- Information supplied:
## START

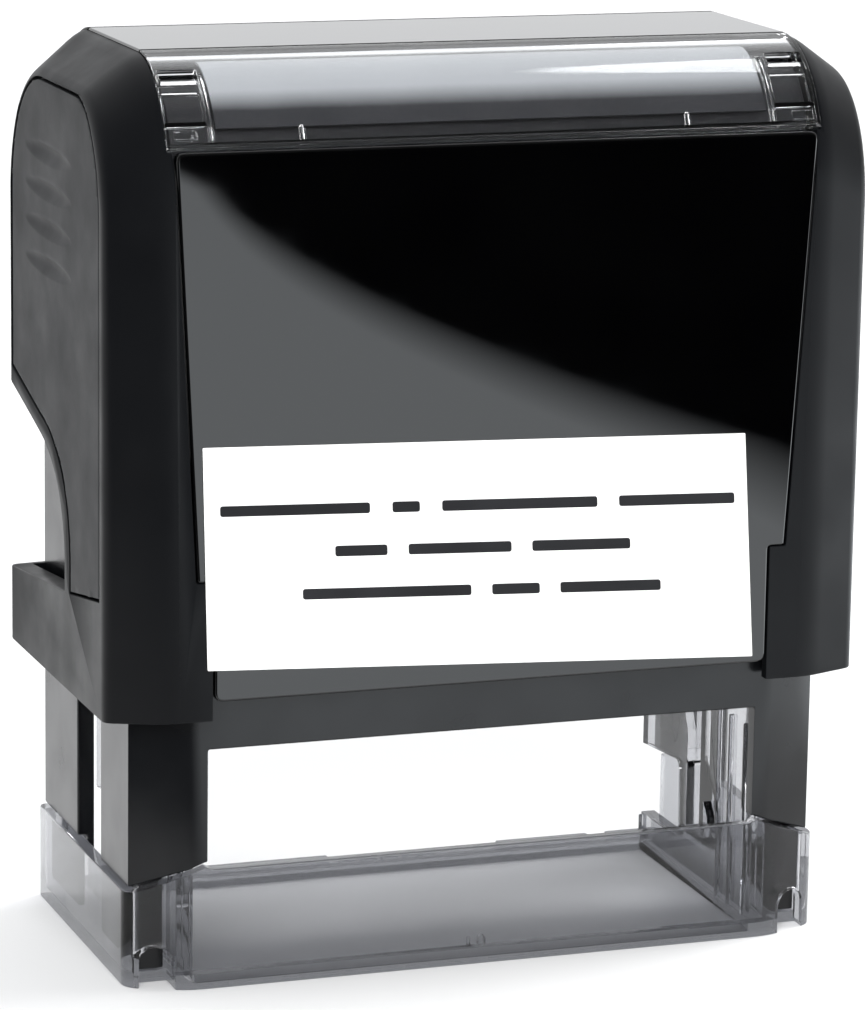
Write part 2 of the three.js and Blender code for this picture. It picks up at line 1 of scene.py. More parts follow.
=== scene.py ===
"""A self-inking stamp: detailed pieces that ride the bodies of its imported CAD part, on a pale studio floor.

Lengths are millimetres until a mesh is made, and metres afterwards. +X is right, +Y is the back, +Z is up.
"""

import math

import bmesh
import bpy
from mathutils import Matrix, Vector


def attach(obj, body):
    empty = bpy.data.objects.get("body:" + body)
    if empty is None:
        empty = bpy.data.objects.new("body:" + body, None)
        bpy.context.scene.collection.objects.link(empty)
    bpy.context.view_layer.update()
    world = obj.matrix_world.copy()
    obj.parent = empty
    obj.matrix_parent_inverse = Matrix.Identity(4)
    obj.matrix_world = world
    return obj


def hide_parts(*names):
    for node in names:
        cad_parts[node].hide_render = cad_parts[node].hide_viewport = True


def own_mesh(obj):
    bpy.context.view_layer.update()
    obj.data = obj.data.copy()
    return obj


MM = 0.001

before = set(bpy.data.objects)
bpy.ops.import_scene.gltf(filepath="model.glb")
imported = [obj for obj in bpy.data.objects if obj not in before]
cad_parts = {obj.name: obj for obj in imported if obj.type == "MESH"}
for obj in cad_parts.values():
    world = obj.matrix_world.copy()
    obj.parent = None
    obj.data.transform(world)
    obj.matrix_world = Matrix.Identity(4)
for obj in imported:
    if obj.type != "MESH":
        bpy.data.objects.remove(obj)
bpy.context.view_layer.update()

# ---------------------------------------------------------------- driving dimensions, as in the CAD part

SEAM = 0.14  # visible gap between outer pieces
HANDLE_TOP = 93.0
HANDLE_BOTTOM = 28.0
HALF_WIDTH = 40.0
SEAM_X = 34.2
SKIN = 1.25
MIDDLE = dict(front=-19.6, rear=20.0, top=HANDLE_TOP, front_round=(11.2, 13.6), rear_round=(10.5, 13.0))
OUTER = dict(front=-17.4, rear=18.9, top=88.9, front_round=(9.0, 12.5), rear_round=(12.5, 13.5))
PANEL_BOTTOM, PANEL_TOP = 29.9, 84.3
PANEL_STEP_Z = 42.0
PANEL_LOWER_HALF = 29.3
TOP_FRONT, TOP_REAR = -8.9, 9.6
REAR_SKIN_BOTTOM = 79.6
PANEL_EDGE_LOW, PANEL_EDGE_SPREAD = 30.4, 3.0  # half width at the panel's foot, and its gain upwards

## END

- Given exercise: Make an exact copy of every line in the data.

- Solution to this task:
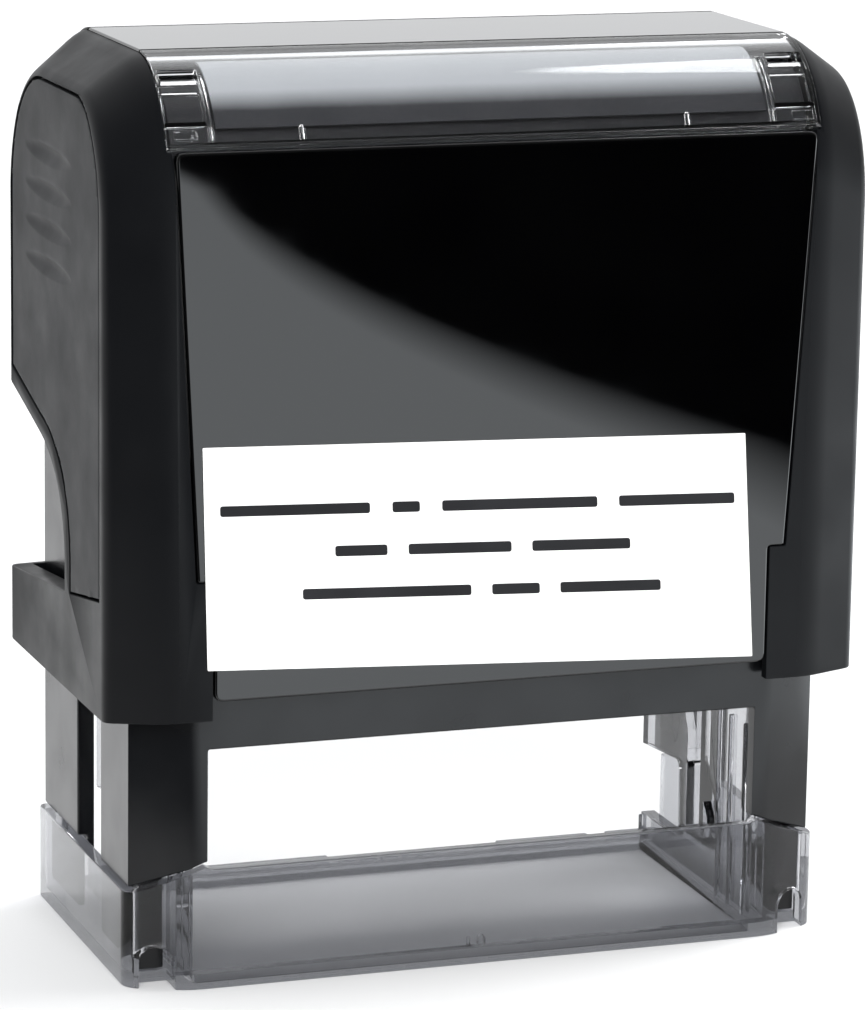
Write part 2 of the three.js and Blender code for this picture. It picks up at line 1 of scene.py. More parts follow.
=== scene.py ===
"""A self-inking stamp: detailed pieces that ride the bodies of its imported CAD part, on a pale studio floor.

Lengths are millimetres until a mesh is made, and metres afterwards. +X is right, +Y is the back, +Z is up.
"""

import math

import bmesh
import bpy
from mathutils import Matrix, Vector


def attach(obj, body):
    empty = bpy.data.objects.get("body:" + body)
    if empty is None:
        empty = bpy.data.objects.new("body:" + body, None)
        bpy.context.scene.collection.objects.link(empty)
    bpy.context.view_layer.update()
    world = obj.matrix_world.copy()
    obj.parent = empty
    obj.matrix_parent_inverse = Matrix.Identity(4)
    obj.matrix_world = world
    return obj


def hide_parts(*names):
    for node in names:
        cad_parts[node].hide_render = cad_parts[node].hide_viewport = True


def own_mesh(obj):
    bpy.context.view_layer.update()
    obj.data = obj.data.copy()
    return obj


MM = 0.001

before = set(bpy.data.objects)
bpy.ops.import_scene.gltf(filepath="model.glb")
imported = [obj for obj in bpy.data.objects if obj not in before]
cad_parts = {obj.name: obj for obj in imported if obj.type == "MESH"}
for obj in cad_parts.values():
    world = obj.matrix_world.copy()
    obj.parent = None
    obj.data.transform(world)
    obj.matrix_world = Matrix.Identity(4)
for obj in imported:
    if obj.type != "MESH":
        bpy.data.objects.remove(obj)
bpy.context.view_layer.update()

# ---------------------------------------------------------------- driving dimensions, as in the CAD part

SEAM = 0.14  # visible gap between outer pieces
HANDLE_TOP = 93.0
HANDLE_BOTTOM = 28.0
HALF_WIDTH = 40.0
SEAM_X = 34.2
SKIN = 1.25
MIDDLE = dict(front=-19.6, rear=20.0, top=HANDLE_TOP, front_round=(11.2, 13.6), rear_round=(10.5, 13.0))
OUTER = dict(front=-17.4, rear=18.9, top=88.9, front_round=(9.0, 12.5), rear_round=(12.5, 13.5))
PANEL_BOTTOM, PANEL_TOP = 29.9, 84.3
PANEL_STEP_Z = 42.0
PANEL_LOWER_HALF = 29.3
TOP_FRONT, TOP_REAR = -8.9, 9.6
REAR_SKIN_BOTTOM = 79.6
PANEL_EDGE_LOW, PANEL_EDGE_SPREAD = 30.4, 3.0  # half width at the panel's foot, and its gain upwards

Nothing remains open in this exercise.